**Data lines:**
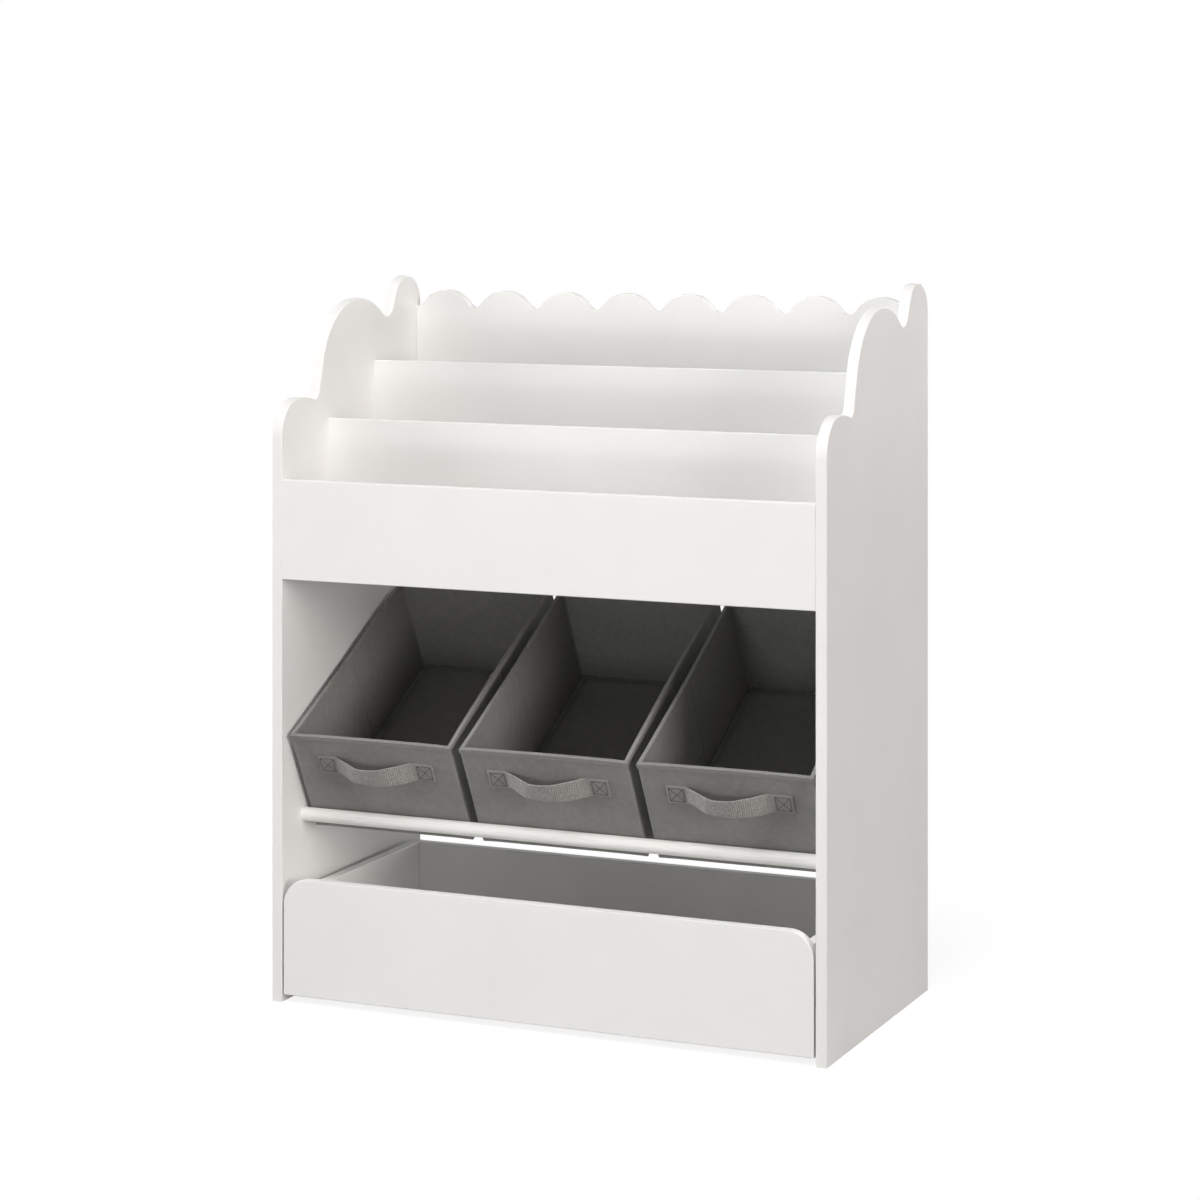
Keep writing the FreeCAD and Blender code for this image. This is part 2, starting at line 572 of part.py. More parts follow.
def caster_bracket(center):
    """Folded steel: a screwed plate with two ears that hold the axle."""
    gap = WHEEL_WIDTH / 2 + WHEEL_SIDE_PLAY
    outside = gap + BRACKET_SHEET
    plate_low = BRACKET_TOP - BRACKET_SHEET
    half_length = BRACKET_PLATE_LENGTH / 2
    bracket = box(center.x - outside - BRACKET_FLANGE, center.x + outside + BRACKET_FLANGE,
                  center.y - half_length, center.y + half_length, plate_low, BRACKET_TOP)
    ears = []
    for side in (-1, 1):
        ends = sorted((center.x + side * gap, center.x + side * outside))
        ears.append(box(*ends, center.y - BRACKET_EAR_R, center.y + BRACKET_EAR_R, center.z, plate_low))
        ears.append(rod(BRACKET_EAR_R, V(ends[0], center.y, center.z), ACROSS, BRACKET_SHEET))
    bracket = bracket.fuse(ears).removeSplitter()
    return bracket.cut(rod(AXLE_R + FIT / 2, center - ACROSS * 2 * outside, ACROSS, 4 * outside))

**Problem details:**
Give back all the data exactly as written.

**Final result:**
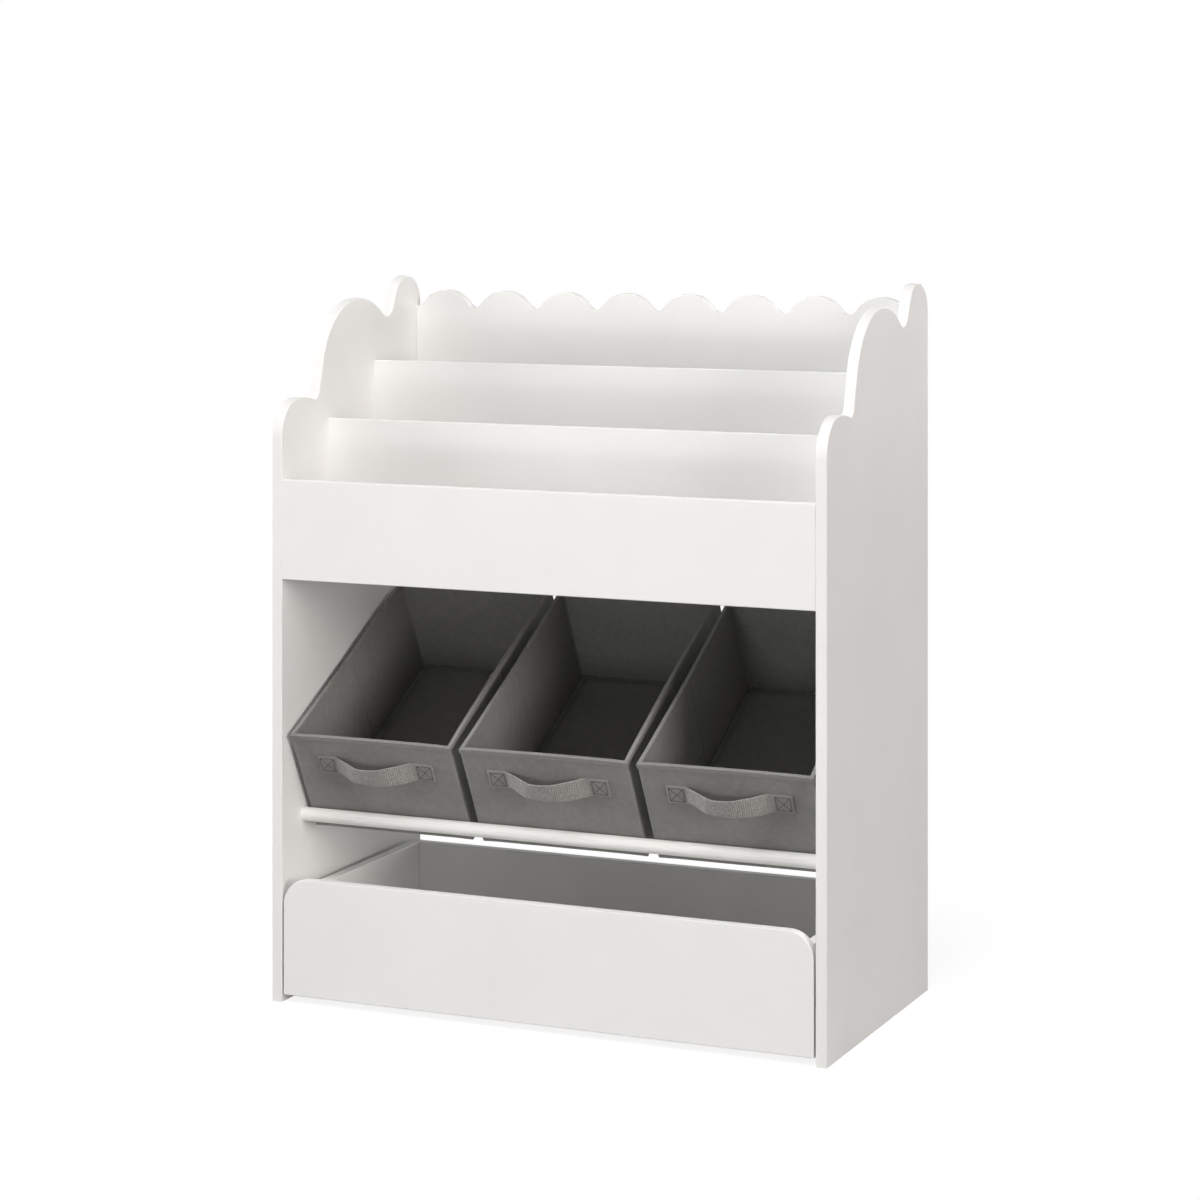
Keep writing the FreeCAD and Blender code for this image. This is part 2, starting at line 572 of part.py. More parts follow.
def caster_bracket(center):
    """Folded steel: a screwed plate with two ears that hold the axle."""
    gap = WHEEL_WIDTH / 2 + WHEEL_SIDE_PLAY
    outside = gap + BRACKET_SHEET
    plate_low = BRACKET_TOP - BRACKET_SHEET
    half_length = BRACKET_PLATE_LENGTH / 2
    bracket = box(center.x - outside - BRACKET_FLANGE, center.x + outside + BRACKET_FLANGE,
                  center.y - half_length, center.y + half_length, plate_low, BRACKET_TOP)
    ears = []
    for side in (-1, 1):
        ends = sorted((center.x + side * gap, center.x + side * outside))
        ears.append(box(*ends, center.y - BRACKET_EAR_R, center.y + BRACKET_EAR_R, center.z, plate_low))
        ears.append(rod(BRACKET_EAR_R, V(ends[0], center.y, center.z), ACROSS, BRACKET_SHEET))
    bracket = bracket.fuse(ears).removeSplitter()
    return bracket.cut(rod(AXLE_R + FIT / 2, center - ACROSS * 2 * outside, ACROSS, 4 * outside))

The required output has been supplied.